During her last year of school, Dr. Briley came across an opportunity to help with a community-based nutrition education project. “I remember reading the job description and thinking about how my experience and passion could not have been a better fit for the program,” she says. “Luckily, Dr. Courtney Jackson, the project leader, thought so too, and it was the beginning of major changes in my life and career.”
Bob’s Red Mill partnered with NUNM to create a free community-based nutrition program, then known as the ECO Project (Ending Childhood Obesity). As a student, Dr. Briley helped Dr. Jackson to develop the curriculum and implement the first cooking and nutrition series for the program.
These experiences, coupled with her robust education in the classroom, helped propel her into her professional life after graduating.
Hitting the ground running
After graduation, Dr. Briley was hired to develop and expand the program. “Dr. Jackson and I have now worked together for over six years,” Dr. Briley says. “We learned that there was a large audience clamoring for what we provided, and so the ECO Project developed into NUNM’s Food as Medicine Everyday (FAME) series. This eventually led to the creation of the Food As Medicine Institute at NUNM, which now offers conferences, workshops, and a variety of resources to the public as well as a broad spectrum of healthcare practitioners.”
“The small project we created in 2011 has grown way beyond our wildest imaginings,” she adds. “We have been featured in a commercial documentary film, interviewed on TV and in the newspapers, and much more. Our timing was impeccable—more and more people were just discovering the connection between health and nutrition. I was incredibly blessed to be at NUNM at just the right time.”
Balancing education, practice, and family
Dr. Briley now works full time, splitting her time between the Food As Medicine Institute at NUNM and her private practice. “I feel that I have the best of both worlds. I enjoy the diversity of working one-on-one with patients in my clinic and helping them reach their health goals, while also developing the ability to reach more people through my work at NUNM,” she says.
She and Dr.
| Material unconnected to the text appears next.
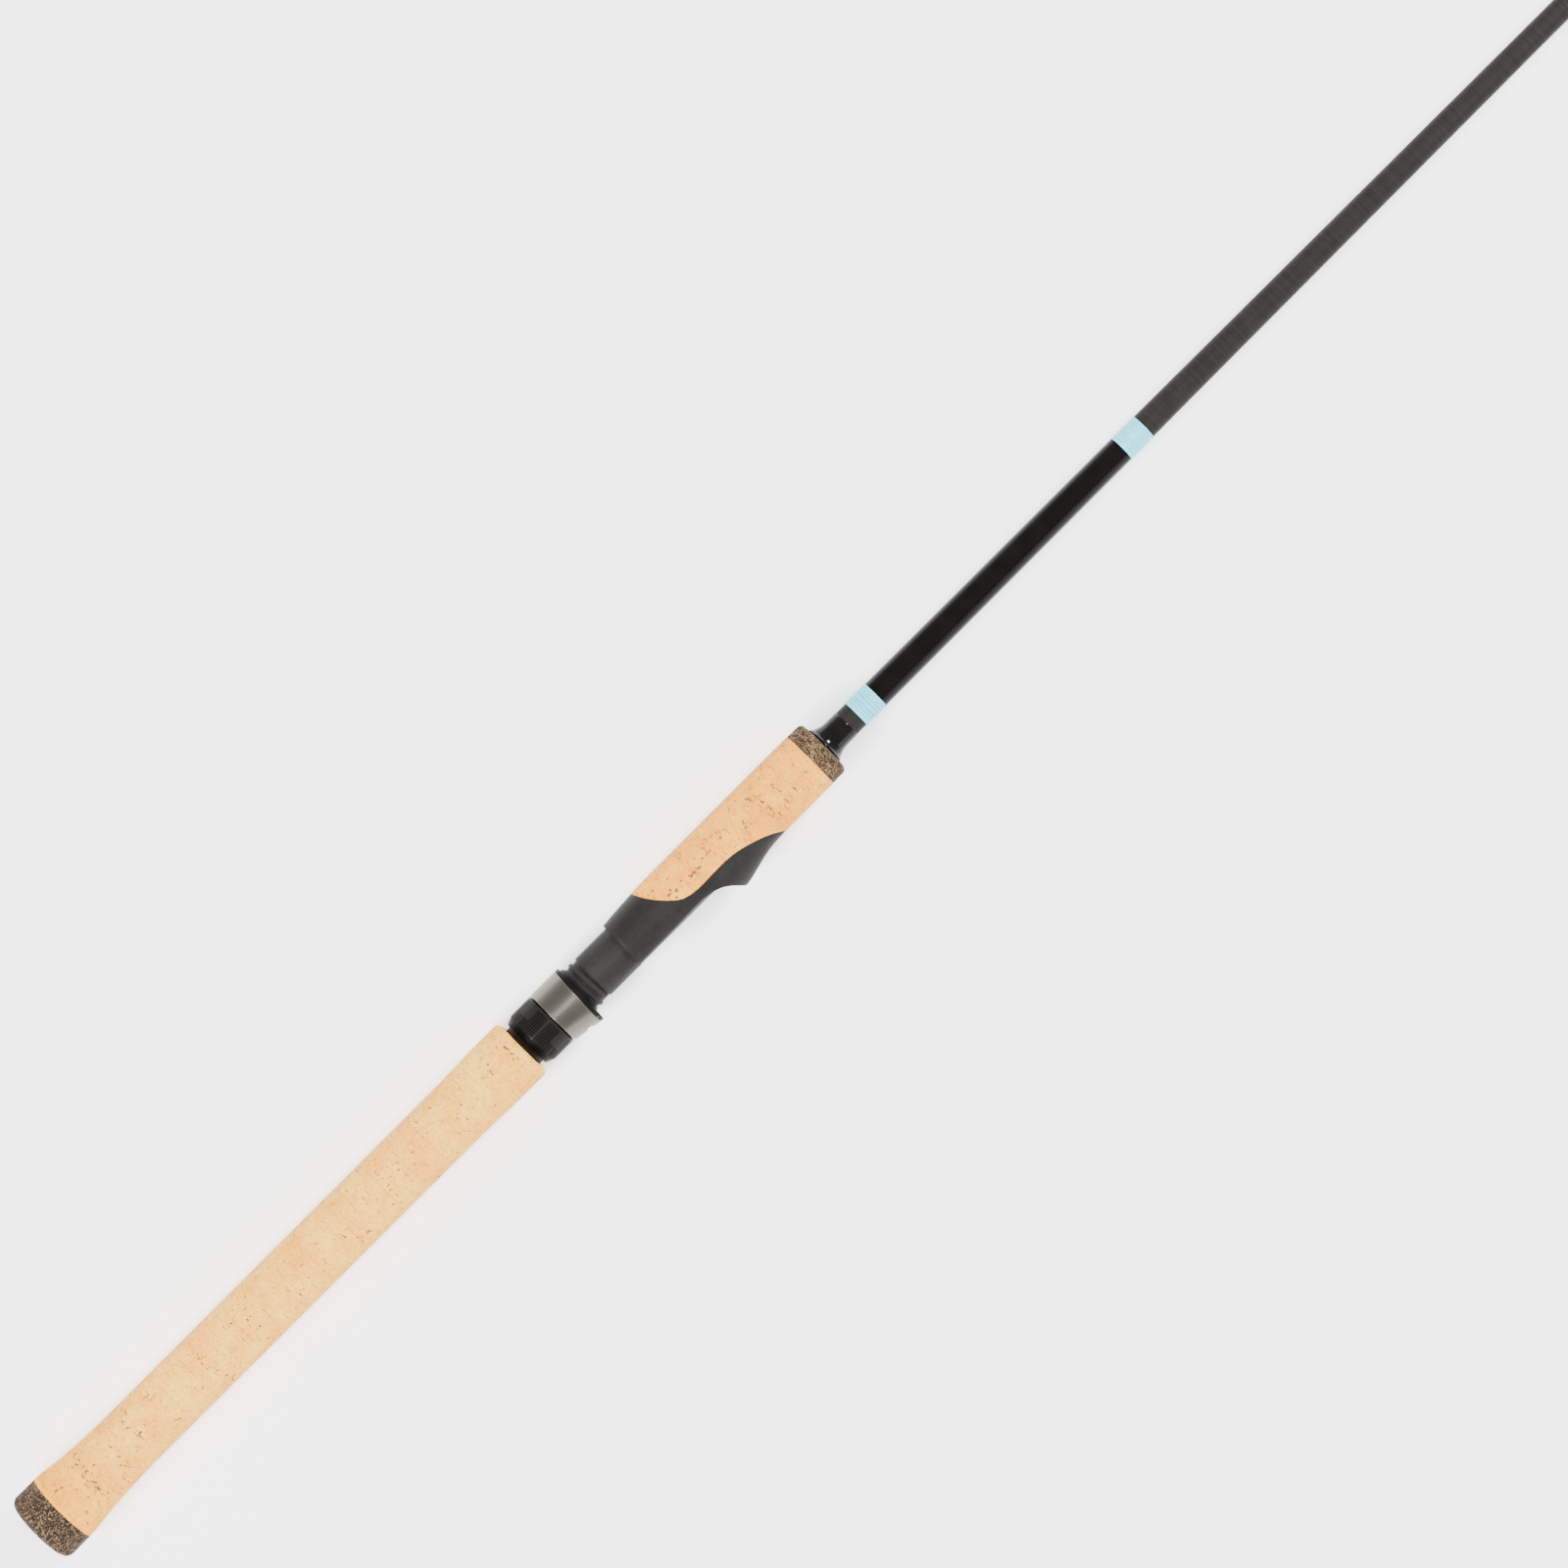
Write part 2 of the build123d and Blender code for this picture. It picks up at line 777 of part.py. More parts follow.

Jackson also published a book, Food As Medicine Everyday, Reclaim Your Health with Whole Foods, and they have been working to make FAME a national program by training other naturopathic doctors and nutritionists to implement the program in their communities. “I hope the FAME series will not only benefit the public, but also can provide an additional opportunity for ND and nutrition graduates,” she says.
Advice for aspiring NDs
Dr. Briley finds her work to be very valuable to her patients. “I like knowing that I am providing a service and approach to health care that people want and need,” she says. “I feel it is my job to educate patients on every aspect of their health; whether explaining normal physiology, understanding their lab results, or why a certain diet approach will help their condition, for example. Empowering a patient is one of the most important things I do.”
“The flexibility of my profession has allowed me to grow and pursue opportunities that I would not have thought possible just six years post-graduation. I have been able to grow and maintain a successful clinical practice while also continuing to provide community-based education through the Food As Medicine Institute,” she says. “Not everyone is able to see a naturopathic doctor, but I am reaching more people than I ever could in just a one-on-one clinical practice through these other endeavors, which is deeply gratifying.”
Her best piece of advice for those considering naturopathic medicine is to prepare for the entrepreneurial nature of the field. “There is no cookie-cutter job track for naturopathic doctors,” she says. “There is demand for our medicine and there are many ways to deliver it, the challenge is to figure out what works to your strengths.”